Acton area,
Sat, Oct 19, 2024

Hi mineralogical friends!

Let’s visit the less frequented areas near Acton for our next trip on Saturday, Oct 19, 2024. We will get a chance to see some classic rockhounding areas from a different perspective. We will look for titanite in the granite roadcut first, then we will visit the Free Cuba mine for the same, but also for some interesting copper minerals.

First, I have an update about our finds from the March Cady Mts trip. The purported pink thulite checked out at the Caltech lab as clinozoisite, so it actually makes it a “clinothulite” variety. Some prismatic gemmy crystals were found after etching the calcite with acid. They can reach a couple of mm in size, look a bit like tourmaline, and have an intense deep pink color, some had even a kind of hot pink tinge. I suspected they could be piedmontite, but the electron microscope EDS result at the NHMLAC showed they contained a very low percentage of manganese. Amazing what even a little bit of that underappreciated element can do to the color of a mineral…

Another piece of news is that the dark blue balls from the Old Dominion mine some of us collected that afternoon are not shattuckite as it was speculated before. Instead, the powder X-ray diffraction spectrum at the NHMLAC lab found a better match, plancheite, a quite rare copper silicate mineral with a slightly different structure. Thanks to George Rossman & Bob Housley at Caltech and Tony Kampf at NHMLAC for their excellent help with the mineral identification.

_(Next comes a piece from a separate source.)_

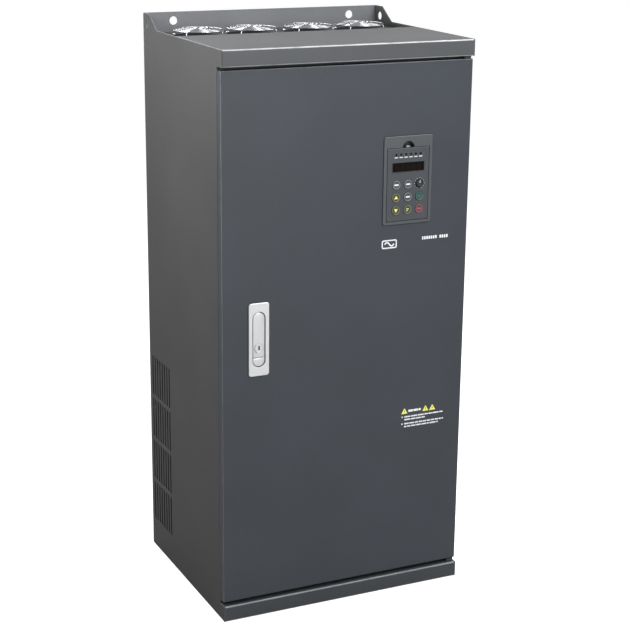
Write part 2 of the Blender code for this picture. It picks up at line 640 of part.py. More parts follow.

And now, back to the next trip — we will meet on Saturday, the 19th, at 9:00 AM south of Acton, in a dirt parking lot next to the roadcut, 2.4 miles south of the Crown Valley Rd Acton Exit off Fwy 14. It’s 55 miles from Pasadena. The driving time is 50 min with easy traffic in the early morning.

Here are the GPS coordinates of the meeting place: 34°27’25.5″N 118°11’54.2″W (34.4571, -118.1984). I’m not including the Google Maps link this time. The saved Maps link will try to lead you to a nearby ranch house, which has the same address you can see in the picture below. Search for the included GPS coordinates instead.

This fieldtrip was inspired by a very old write-up in the MSSC March 1955 Bulletin and also by the finds from Bob Housley’s visit to the mine about two years ago. See the invite on the webpage to read the 70-year-old description. There is an interesting local geology – an intrusion of a light-colored diorite. The titanite (sphene) is associated with the slightly darker hornblende and plagioclase rock. The platelets are up to a few mm, and the write-up mentions up to a 1/4 inch (good old days).

We will examine the rock at the roadcut first, then we walk down the slope to the nearby Free Cuba mine. The downhill is dusty but not too steep, slightly rocky in places. The copper veins were mined 160 years ago. The matrix is also the same diorite, so some titanite is present too. The Mindat location has a bit of useful info but its location is ways off: https://www.mindat.org/loc-81239.html

The Mindat page for the mine mentions cuprite and native copper and this is what Bob found when visiting. Excellent micros but need magnification to be seen well. There is also malachite and a nice blue chrysocolla. However, Bob also found an unknown dark bluish-green mineral, forming balls and layers. Bob identified it as pseudomalachite, a much rarer copper phosphate. Not too many places in California where you can find it.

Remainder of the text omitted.